[TASK OBJECTIVE] Locate the word "joints" in the entries below, then gather every line that holds it.

[RECORDS SHOWN]
━━━

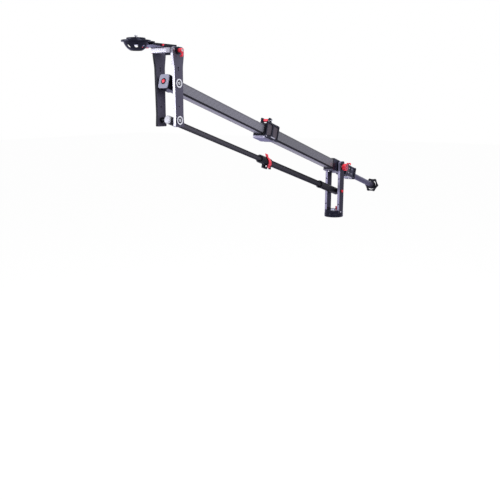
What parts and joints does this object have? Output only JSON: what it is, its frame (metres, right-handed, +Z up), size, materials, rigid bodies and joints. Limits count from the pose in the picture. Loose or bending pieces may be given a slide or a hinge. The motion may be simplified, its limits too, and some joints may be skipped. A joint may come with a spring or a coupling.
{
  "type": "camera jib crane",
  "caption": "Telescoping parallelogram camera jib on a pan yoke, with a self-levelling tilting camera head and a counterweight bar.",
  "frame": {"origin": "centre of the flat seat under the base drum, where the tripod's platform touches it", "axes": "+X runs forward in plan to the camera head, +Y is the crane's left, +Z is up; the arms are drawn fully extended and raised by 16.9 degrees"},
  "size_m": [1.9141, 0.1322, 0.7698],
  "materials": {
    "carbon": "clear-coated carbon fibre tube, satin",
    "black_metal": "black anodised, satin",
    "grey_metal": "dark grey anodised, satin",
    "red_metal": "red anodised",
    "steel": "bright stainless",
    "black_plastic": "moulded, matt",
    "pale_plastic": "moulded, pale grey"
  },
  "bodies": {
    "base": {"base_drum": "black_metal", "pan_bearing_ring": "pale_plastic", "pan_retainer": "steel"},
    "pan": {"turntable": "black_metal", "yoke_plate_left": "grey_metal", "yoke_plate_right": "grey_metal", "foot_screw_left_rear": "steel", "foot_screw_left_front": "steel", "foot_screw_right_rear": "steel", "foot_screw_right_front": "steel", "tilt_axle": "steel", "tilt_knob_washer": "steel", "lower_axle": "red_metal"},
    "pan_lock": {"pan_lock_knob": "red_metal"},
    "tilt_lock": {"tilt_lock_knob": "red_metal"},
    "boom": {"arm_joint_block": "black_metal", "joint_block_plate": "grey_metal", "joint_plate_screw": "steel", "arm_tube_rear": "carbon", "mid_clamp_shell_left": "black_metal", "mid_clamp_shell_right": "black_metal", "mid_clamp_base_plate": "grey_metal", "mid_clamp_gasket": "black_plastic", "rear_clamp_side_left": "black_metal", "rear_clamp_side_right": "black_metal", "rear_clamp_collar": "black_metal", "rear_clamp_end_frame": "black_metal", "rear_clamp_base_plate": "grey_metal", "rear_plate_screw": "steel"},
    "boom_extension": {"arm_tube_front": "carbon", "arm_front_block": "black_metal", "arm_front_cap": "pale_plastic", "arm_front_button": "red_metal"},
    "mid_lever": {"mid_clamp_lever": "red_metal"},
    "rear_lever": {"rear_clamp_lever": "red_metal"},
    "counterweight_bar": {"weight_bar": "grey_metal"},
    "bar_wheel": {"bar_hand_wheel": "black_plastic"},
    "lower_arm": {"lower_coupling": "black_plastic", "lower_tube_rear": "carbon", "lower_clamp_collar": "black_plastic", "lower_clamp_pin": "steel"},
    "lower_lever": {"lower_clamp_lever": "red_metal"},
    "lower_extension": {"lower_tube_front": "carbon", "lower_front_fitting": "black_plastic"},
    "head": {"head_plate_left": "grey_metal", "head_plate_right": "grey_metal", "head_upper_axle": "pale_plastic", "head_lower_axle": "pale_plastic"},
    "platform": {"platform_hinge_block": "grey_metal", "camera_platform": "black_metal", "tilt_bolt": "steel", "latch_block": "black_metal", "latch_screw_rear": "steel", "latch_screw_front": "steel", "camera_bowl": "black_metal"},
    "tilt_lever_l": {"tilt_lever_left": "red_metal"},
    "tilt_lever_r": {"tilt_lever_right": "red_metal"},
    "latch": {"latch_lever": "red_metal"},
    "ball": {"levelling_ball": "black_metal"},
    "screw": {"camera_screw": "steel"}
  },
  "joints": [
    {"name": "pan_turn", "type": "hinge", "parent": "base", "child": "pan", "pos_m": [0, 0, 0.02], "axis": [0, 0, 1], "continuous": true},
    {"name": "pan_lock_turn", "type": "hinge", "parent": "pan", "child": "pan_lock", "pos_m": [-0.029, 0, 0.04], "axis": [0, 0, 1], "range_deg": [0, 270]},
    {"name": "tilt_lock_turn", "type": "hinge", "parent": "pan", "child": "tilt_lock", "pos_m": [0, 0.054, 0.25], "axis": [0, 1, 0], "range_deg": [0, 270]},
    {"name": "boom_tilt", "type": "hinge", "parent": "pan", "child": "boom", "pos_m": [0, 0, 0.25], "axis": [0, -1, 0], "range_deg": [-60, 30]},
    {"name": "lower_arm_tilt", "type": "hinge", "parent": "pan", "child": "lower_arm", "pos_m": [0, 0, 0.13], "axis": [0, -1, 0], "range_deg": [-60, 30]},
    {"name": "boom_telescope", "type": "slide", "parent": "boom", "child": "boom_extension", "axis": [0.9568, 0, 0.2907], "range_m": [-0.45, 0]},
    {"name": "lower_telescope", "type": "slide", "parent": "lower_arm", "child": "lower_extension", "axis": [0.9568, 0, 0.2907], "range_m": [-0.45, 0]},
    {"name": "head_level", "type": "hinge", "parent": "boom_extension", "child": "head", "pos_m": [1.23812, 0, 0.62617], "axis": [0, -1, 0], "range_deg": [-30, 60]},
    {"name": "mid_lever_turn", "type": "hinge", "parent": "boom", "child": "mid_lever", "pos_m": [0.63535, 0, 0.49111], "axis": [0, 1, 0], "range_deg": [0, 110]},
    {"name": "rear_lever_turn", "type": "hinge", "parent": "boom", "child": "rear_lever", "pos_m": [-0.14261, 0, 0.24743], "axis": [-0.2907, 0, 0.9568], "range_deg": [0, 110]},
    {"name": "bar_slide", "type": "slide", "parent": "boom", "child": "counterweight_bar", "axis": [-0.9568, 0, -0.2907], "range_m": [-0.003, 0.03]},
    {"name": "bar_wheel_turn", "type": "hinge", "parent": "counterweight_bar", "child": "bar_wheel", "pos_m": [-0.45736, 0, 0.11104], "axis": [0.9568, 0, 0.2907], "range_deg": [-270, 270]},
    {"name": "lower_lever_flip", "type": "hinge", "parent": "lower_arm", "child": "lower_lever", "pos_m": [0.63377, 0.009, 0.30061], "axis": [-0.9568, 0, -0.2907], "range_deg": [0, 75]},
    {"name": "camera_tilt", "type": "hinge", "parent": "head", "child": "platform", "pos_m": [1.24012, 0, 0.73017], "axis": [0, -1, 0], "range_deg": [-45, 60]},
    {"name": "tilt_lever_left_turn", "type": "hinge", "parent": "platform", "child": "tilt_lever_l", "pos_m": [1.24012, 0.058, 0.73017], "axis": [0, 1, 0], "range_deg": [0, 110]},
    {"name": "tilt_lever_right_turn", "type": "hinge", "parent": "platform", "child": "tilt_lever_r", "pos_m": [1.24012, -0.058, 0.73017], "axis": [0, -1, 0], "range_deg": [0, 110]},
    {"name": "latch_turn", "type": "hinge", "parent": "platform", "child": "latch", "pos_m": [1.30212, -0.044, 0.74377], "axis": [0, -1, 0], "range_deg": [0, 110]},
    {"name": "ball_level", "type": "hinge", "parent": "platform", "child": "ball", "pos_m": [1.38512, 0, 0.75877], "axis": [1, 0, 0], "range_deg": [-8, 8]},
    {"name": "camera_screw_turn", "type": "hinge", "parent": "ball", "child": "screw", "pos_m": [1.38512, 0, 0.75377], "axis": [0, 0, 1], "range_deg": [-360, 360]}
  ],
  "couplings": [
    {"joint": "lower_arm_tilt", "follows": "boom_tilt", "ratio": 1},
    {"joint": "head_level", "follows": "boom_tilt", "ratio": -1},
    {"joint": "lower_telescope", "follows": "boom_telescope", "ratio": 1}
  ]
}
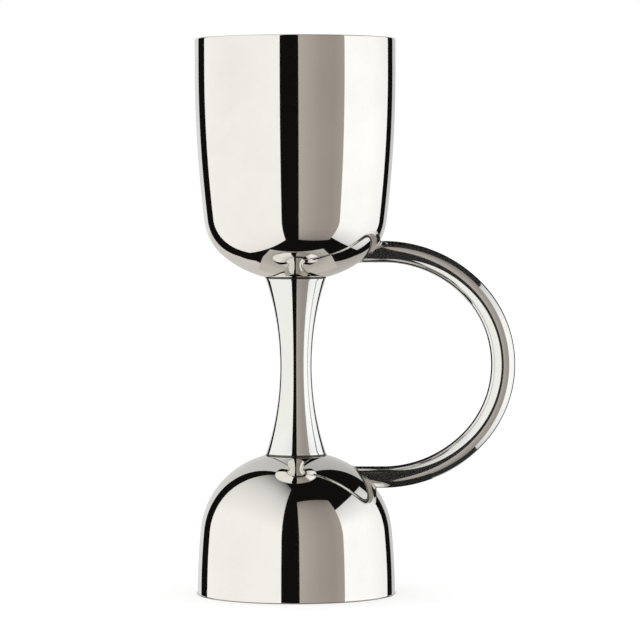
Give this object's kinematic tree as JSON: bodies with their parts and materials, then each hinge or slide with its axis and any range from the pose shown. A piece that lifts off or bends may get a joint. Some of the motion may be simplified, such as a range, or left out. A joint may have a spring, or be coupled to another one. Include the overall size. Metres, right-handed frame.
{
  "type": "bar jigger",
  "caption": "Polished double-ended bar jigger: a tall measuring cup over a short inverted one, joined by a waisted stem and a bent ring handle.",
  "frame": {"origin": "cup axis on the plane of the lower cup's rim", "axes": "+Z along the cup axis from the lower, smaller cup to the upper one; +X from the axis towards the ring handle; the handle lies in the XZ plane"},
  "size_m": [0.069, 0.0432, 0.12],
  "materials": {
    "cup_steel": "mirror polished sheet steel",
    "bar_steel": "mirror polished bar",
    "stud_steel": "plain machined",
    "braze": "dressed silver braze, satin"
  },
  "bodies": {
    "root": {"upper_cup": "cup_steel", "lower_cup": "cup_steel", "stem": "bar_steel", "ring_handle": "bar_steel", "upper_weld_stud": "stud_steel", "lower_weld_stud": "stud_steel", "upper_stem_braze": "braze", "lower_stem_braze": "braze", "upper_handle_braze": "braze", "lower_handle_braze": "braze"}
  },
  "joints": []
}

━━━

[RESULT OF THE EXERCISE]
What parts and joints does this object have? Output only JSON: what it is, its frame (metres, right-handed, +Z up), size, materials, rigid bodies and joints. Limits count from the pose in the picture. Loose or bending pieces may be given a slide or a hinge. The motion may be simplified, its limits too, and some joints may be skipped. A joint may come with a spring or a coupling.
  "joints": [
  "joints": []